First Platoon Book

An urgent investigation into warfare, good, and evil in the age of biometrics, the technology that would allow the government to identify anyone, anywhere, at any time.

This is a story that starts off close and goes very big. The initial part of the story might sound familiar at first: It is about a platoon of mostly nineteen-year-old boys sent to Afghanistan, and an experience that ends abruptly in catastrophe. Their part of the story folds into the next: inexorably linked to those soldiers and never comprehensively reported before is the U.S. Department of Defense’s quest to build the world’s most powerful biometrics database, with the power to identify, monitor, catalogue, and police people all over the world.

First Platoon is an American saga that illuminates a transformation of society made possible by this new technology.

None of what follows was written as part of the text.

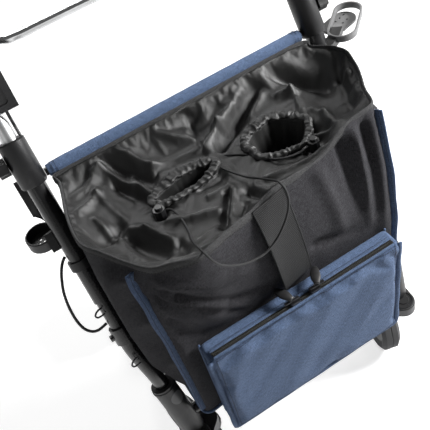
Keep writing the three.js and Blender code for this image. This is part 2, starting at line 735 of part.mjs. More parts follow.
function levelShare(z) {
  return (z - bag_bottom) / bag_height;
}

function baseBoard() {
  const low = bag_bottom + bag_wall + seat_gap;
  const rings = [low, low + board_thickness].map((z) => bagRing(levelShare(z), bag_wall + board_inset));
  add('bag_base_board', skin(rings), PLASTIC_BLACK);
}

// Liner: a sheet across the bag below its mouth, with two drawcord openings
const liner_mouths = [[-62, -112, 46, 20], [80, -122, 42, 34]];
function liner() {
  const rings = [liner_height, liner_height + liner_thickness]
    .map((z) => bagRing(levelShare(z), bag_wall + liner_inset));
  const holes = liner_mouths.map(([x, y, half_x, half_y]) => bore(1, 0, 1)
    .scale(half_x, half_y, liner_thickness + 2 * overrun).translate(x, y, liner_height - overrun));
  add('bag_liner', cut(skin(rings), ...holes), LINER_BLACK);
}

function barCover() {
  const cover = ring(crossbar_radius + seat_gap, crossbar_cover_radius, -crossbar_cover_half_length,
    crossbar_cover_half_length);
  add('bar_cover', cover.rotateY(Math.PI / 2).translate(0, 0, bar_height), FABRIC_BLUE);
}

function crossbars() {
  const half = tube_half_spread - sleeve_radius - seat_gap;
  add('crossbar', rod(crossbar_radius, -half, half).rotateY(Math.PI / 2).translate(0, 0, bar_height), FRAME_BLACK);
  const low = new THREE.Vector3(...leg_end).lerp(new THREE.Vector3(...leg_top), 0.08);
  const bar = rod(lower_crossbar_radius, -low.x, low.x).rotateY(Math.PI / 2).translate(0, low.y, low.z);
  const legs = SIDES.map(([side]) => mirrored(strutRod(
    leg_radius + 2 * seat_gap, new THREE.Vector3(...leg_end).addScaledVector(leg_axis, -leg_radius),
    new THREE.Vector3(...leg_top), fine_sides,
  ), side));
  add('lower_crossbar', cut(bar, ...legs), FRAME_BLACK);
  const rear = alongRearLeg(rear_crossbar_share);
  const rear_half = rear.x - rear_leg_radius - seat_gap;
  add('rear_crossbar', rod(rear_crossbar_radius, -rear_half, rear_half)
    .rotateY(Math.PI / 2).translate(0, rear.y, rear.z), FRAME_BLACK);
}

// Front pocket: stands against the bag's front, tilted with it
const pocket_tilt = Math.atan2(bag_front_low - bag_front_high, pocket_top - bag_bottom);
function pocketGroup() {
  const group = new THREE.Group();
  group.position.set(pocket_centre_x, bag_front_high - pocket_gap, pocket_top);
  group.rotation.x = pocket_tilt;
  rollator.add(group);
  return group;
}

function frontPocket(group) {
  const shape = roundedRectangle(pocket_width, pocket_tall, pocket_corner);
  const body = plate(shape, pocket_depth).rotateX(Math.PI / 2).translate(0, -pocket_depth / 2, -pocket_tall / 2);
  add('front_pocket', body, FABRIC_BLUE, group);
  const zip_length = pocket_width - 2 * pocket_corner;
  const zip = new THREE.BoxGeometry(zip_length, zip_width, zip_thickness)
    .translate(0, -pocket_depth + zip_setback, seat_gap + zip_thickness / 2);
  add('pocket_zip', zip, PLASTIC_BLACK, group);
  const top = seat_gap * 2 + zip_thickness;
  for (const [side, label] of SIDES) {
    const body_length = plate(roundedRectangle(slider_length, zip_width * 0.9, zip_width * 0.3), zip_thickness * 2)
      .translate(side * slider_spread, -pocket_depth + zip_setback, top + zip_thickness);
    const puller = new THREE.BoxGeometry(slider_length * 1.4, zip_width * 0.4, zip_thickness * 0.8)
      .translate(side * slider_spread * 1.3, -pocket_depth + zip_setback, top + zip_thickness * 3.9);
    const post = new THREE.BoxGeometry(zip_thickness * 2, zip_width * 0.3, zip_thickness * 2)
      .translate(side * slider_spread, -pocket_depth + zip_setback, top + zip_thickness * 3);
    add(`zip_slider_${label}`, join(body_length, puller, post), STEEL, group);
  }
}

// Webbing from the bag's front hem down to the top of the pocket
function webbing() {
  const top = levelShare(bag_top) - webbing_thickness * 2 / bag_height;
  const shares = [top, 0.97, 0.9, 0.76, 0.62, levelShare(pocket_top + overrun * 3)];
  const shape = new THREE.Shape();
  const front = shares.map((share) => bagRing(share)[front_middle]);
  front.forEach((p, i) => {
    if (i === 0) shape.moveTo(p.y - webbing_gap, p.z);
    else shape.lineTo(p.y - webbing_gap, p.z);
  });
  front.reverse().forEach((p) => shape.lineTo(p.y - webbing_gap - webbing_thickness, p.z));
  const strap = acrossX(new THREE.ExtrudeGeometry(shape, { depth: webbing_width, bevelEnabled: false }))
    .translate(-webbing_width / 2, -bag_front_high, -pocket_top)
    .rotateZ(THREE.MathUtils.degToRad(webbing_turn_deg))
    .rotateY(THREE.MathUtils.degToRad(-webbing_slant_deg))
    .translate(webbing_width / 4, bag_front_high, pocket_top);
  add('webbing_strap', strap, CORD_BLACK);
}

// Cord locks: a cup with a sprung button
const lock_places = [[-112, -138], [104, -170]];
function cordLocks() {
  const base = liner_height + liner_thickness + seat_gap;
  SIDES.forEach(([, label], i) => {
    const body = turned([
      [0, 0], [lock_radius, 0], [lock_radius, lock_height], [lock_button_radius + seat_gap, lock_height],
      [lock_button_radius + seat_gap, lock_height / 3], [0, lock_height / 3],
    ], small_sides).translate(...lock_places[i], base);
    add(`cord_lock_${label}`, body, PLASTIC_BLACK);
    const low = lock_height / 3 + lock_travel + seat_gap;
    const button = rod(lock_button_radius, low, lock_height + lock_travel + seat_gap, small_sides)
      .translate(...lock_places[i], base);
    add(`cord_lock_button_${label}`, button, PLASTIC_BLACK);
  });
}

// Free drawcords: the long one loops out over the front hem, the short one crosses the right opening.
// Their heights are taken from the mouth of the bag
function drawcords() {
  const hung = (route) => route.map(([x, y, below]) => [x, y, bag_top + below]);
  const long = [
    [-103.2, -138, -30], [-97, -146, -29], [-96, -170, -27], [-100, -200, -22], [-106, -226, -9],
    [-108, -246, 0.5], [-107.5, -257, 3], [-106, -266, 1.5], [-103, -271, -6], [-97, -272, -18],
    [-86, -268, -33],
    [-70, -264, -48], [-52, -261, -57], [-34, -259, -59], [-17, -257, -52], [-3, -256, -38],
    [8, -255, -20], [14, -251, -5], [16, -243, 3.5], [16, -230, 5], [15, -212, -4],
    [12, -186, -18], [4, -160, -28], [-6, -132, -31], [-12, -106, -33], [-14, -92, -33.5],
  ];
  add('drawcord_long', swept(drawcord_radius, hung(long), bend_steps * 4, cord_sides), CORD_BLACK);
  const short = [
    [2, -96, -33], [12, -104, -33], [24, -116, -32], [34, -130, -31], [42, -146, -30],
    [54, -160, -30], [70, -168, -30], [86, -170, -30], [96.1, -170, -30],
  ];
  add('drawcord_short', swept(drawcord_radius, hung(short), bend_steps * 2, cord_sides), CORD_BLACK);
}

// Brake cables: one length from the housing down into the sleeve, one loop from tube to fold pivot
function brakeCables(side, label) {
  const entry = tubePoint(cable_entry_station + overrun, tube_half_spread - cable_entry_radius);
  const lip = tubePoint(sleeve_high, tube_half_spread - cable_entry_radius);
  const rise = housing_low - lip.z;
  const upper = [
    entry.toArray(), lip.toArray(), [lip.x, lip.y + rise * 0.34, lip.z + rise * 0.6],
    [lip.x, cable_top_y, lip.z + rise * 0.9], [lip.x, cable_top_y, lip.z + rise + overrun / 2],
  ];
  add(`brake_cable_upper_${label}`, mirrored(swept(brake_cable_radius, upper, cord_sides, cord_sides), side),
    CORD_BLACK);
  const loop = [
    [243.4, -48.8, -106.5], [249, -50.5, -110.5], [256, -55, -118], [263, -61, -130], [270, -69, -147], [274, -77, -167],
    [275, -86, -188], [272, -94, -204], [265, -99, -213], [257, -100.5, -216.5], [248, -100, -216],
    [240.7, -99, -214.5],
  ].map(([x, y, below]) => [x, y, bar_height + below]);
  add(`brake_cable_loop_${label}`, mirrored(swept(brake_cable_radius, loop, bend_steps * 1.5, cord_sides), side), CORD_BLACK);
}

// Cane cup with seven drain holes, on a spine that is saddled to the left front tube
function caneCup() {
  const frame = new THREE.Group();
  frame.position.set(-tube_half_spread, 0, bar_height);
  frame.rotation.x = -tube_lean;
  frame.updateMatrixWorld();
  rollator.add(frame);
  const toFrame = frame.matrixWorld.clone().invert();
  const floor = cup_rim_height - cup_height;
  const cup = rod(cup_radius, 0, cup_height, fine_sides, cup_wall / 2);
  const room = bore(cup_radius - cup_wall, cup_wall, cup_height + spine_length, fine_sides);
  const holes = [[0, 0]];
  for (let k = 0; k < 6; k += 1) {
    const angle = (Math.PI * k) / 3;
    holes.push([drain_pitch * Math.cos(angle), drain_pitch * Math.sin(angle)]);
  }
  const drains = holes.map(([x, y]) => bore(drain_radius, -overrun, cup_wall + overrun, cord_sides)
    .translate(x, y, 0));
  const inPlace = [cup, room, ...drains]
    .map((shape) => shape.translate(...cup_centre, floor).applyMatrix4(toFrame));
  const behind = strut_offset + spine_thickness * 2.5;
  const low = collar_station + collar_length * 2.2;
  const x = cup_centre[0] + tube_half_spread + spine_width * 0.75;
  const spine = new THREE.BoxGeometry(spine_width, spine_thickness, spine_length)
    .translate(x, behind, low + spine_length / 2);
  const saddle_length = tube_radius * 2;
  const saddle = new THREE.BoxGeometry(spine_width, behind, saddle_length)
    .translate(x, behind / 2, low + saddle_length / 2);
  const tube = bore(tube_radius + seat_gap, low - overrun, low + saddle_length + overrun);
  add('cane_cup', cut(join(spine, saddle, inPlace[0]), tube, ...inPlace.slice(1)), PLASTIC_BLACK, frame);
}

// Bottle holder: a long band, a perforated shelf below it and the arm that joins both to the tube
function bottleHolder() {
  const turn = THREE.MathUtils.degToRad(holder_angle_deg);
  const loop = (grow) => roundedRectangle(
    2 * (holder_half_length + grow), 2 * (holder_half_width + grow), holder_half_width + grow,
  );
  const outline = loop(0);
  outline.holes.push(new THREE.Path(loop(-holder_band).getPoints(cord_sides)));
  const placed = (geometry) => geometry.rotateZ(turn).translate(...holder_centre, holder_height);
  add('holder_band', placed(plate(outline, holder_band_height, cord_sides)), GREY_PLASTIC);
  const keepClear = cut(
    placed(plate(loop(seat_gap), holder_band_height + 2 * seat_gap, small_sides)),
    placed(plate(loop(-holder_band - seat_gap), holder_band_height * 2, small_sides)),
  );
  const shape = roundedRectangle(2 * shelf_half_length, 2 * shelf_half_width, shelf_half_width);
  const holes = shelf_hole_shares.map(([across, up]) => bore(drain_radius, -overrun, overrun, cord_sides)
    .translate(across * shelf_half_length, up * shelf_half_width, 0));
  const shelf = cut(plate(shape, shelf_thickness), ...holes)
    .rotateZ(THREE.MathUtils.degToRad(shelf_angle_deg)).translate(...shelf_centre, shelf_height);
  const arm_z = shelf_height - shelf_thickness / 2 + holder_arm_height / 2;
  const arms = [0, 1].map((k) => lobed(holder_arm_points.slice(k, k + 2),
    holder_arm_half_width, holder_arm_height).translate(0, 0, arm_z));
  const tube = strutRod(tube_radius + seat_gap, tubePoint(sleeve_low * 10), tubePoint(sleeve_low));
  const sleeve = strutRod(sleeve_radius + seat_gap, tubePoint(sleeve_low - seat_gap), tubePoint(sleeve_high));
  add('bottle_holder', cut(join(shelf, ...arms), keepClear, tube, sleeve), PLASTIC_BLACK);
}

for (const [side, label] of SIDES) {
  const frame = tubeFrame(side);
  frontTube(side, label, frame);
  tubeSleeve(side, label, frame);
  clampKnob(side, label, frame);
  braceCollar(side, label, frame);
  handleStem(side, label, frame);
  lowerTube(side, label);
  castorHead(side, label);
  castor(side, label, side < 0 ? castor_left_deg : castor_right_deg);
  rearLeg(side, label);
  rearWheel(side, label);
  brakeShoe(side, label);
  braceStrut(side, label);
  housing(side, label);
  grip(side, label);
  brakeCables(side, label);
}
crossbars();
brakeBar();
bagShell();
baseBoard();
liner();
barCover();
const pocket = pocketGroup();
frontPocket(pocket);
webbing();
cordLocks();
caneCup();
bottleHolder();

// The origin is the middle of the footprint, on the ground; the free cords don't count
const extent = new THREE.Box3().setFromObject(rollator);
const middle = extent.getCenter(new THREE.Vector3());
rollator.position.set(-middle.x, -middle.y, -extent.min.z);
drawcords();

export default rollator;
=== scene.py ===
import bpy
import math
import numpy as np
from mathutils import Matrix, Vector, geometry, noise
from mathutils.bvhtree import BVHTree


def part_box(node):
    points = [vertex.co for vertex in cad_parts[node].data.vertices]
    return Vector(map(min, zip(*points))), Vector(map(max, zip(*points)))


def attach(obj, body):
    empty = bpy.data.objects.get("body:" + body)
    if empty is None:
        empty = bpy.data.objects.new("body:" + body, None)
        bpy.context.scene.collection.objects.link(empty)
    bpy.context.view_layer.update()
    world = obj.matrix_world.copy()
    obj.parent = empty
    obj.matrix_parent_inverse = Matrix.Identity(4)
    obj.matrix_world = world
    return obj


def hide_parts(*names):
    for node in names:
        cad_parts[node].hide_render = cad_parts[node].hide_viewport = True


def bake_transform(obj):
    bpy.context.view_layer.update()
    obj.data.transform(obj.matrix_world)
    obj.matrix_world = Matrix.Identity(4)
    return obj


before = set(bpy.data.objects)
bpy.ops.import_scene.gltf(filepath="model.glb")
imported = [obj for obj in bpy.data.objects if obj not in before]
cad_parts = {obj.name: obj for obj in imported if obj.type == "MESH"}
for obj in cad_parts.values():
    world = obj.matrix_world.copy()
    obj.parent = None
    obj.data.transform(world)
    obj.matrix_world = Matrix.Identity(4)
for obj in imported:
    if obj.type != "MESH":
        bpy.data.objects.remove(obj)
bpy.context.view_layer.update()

MM = 0.001
FULL_TURN = 2 * math.pi
UP = np.array([0.0, 0.0, 1.0])
SIDES = ((-1, "left"), (1, "right"))
bar_low, bar_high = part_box("crossbar")
BAR = (bar_low + bar_high) / 2
BAR_HEIGHT = 620


def place(x, y, z):
    """Millimetres from the middle of the padded bar, heights above the ground."""
    return Vector((BAR.x + x * MM, BAR.y + y * MM, z * MM))


def placed(points):
    """The same for a list or a grid of points."""
    points = np.asarray(points, float)
    return np.array([place(*p)[:] for p in points.reshape(-1, 3)]).reshape(points.shape)


def linked(name, data):
    """Puts a new object into the scene."""
    added = bpy.data.objects.new(name, data)
    bpy.context.scene.collection.objects.link(added)
    return added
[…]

Part war story, part legal drama, it is about identity in the age of identification. About humanity—physical bravery, trauma, PTSD, a yearning to do right and good—in the age of biometrics, which reduce people to iris scans, fingerprint scans, voice patterning, detection by odor, gait, and more. And about the power of point-of-view in a burgeoning surveillance state.

Based on hundreds of formerly classified documents, FOIA requests, and exclusive interviews, First Platoon is an investigative exposé by a master chronicler of government secrets. First Platoon reveals a post–9/11 Pentagon whose identification machines have grown more capable than the humans who must make sense of them. A Pentagon so powerful it can cover up its own internal mistakes in pursuit of endless wars. And a people at its mercy, in its last moments before a fundamental change so complete it might be impossible to take back.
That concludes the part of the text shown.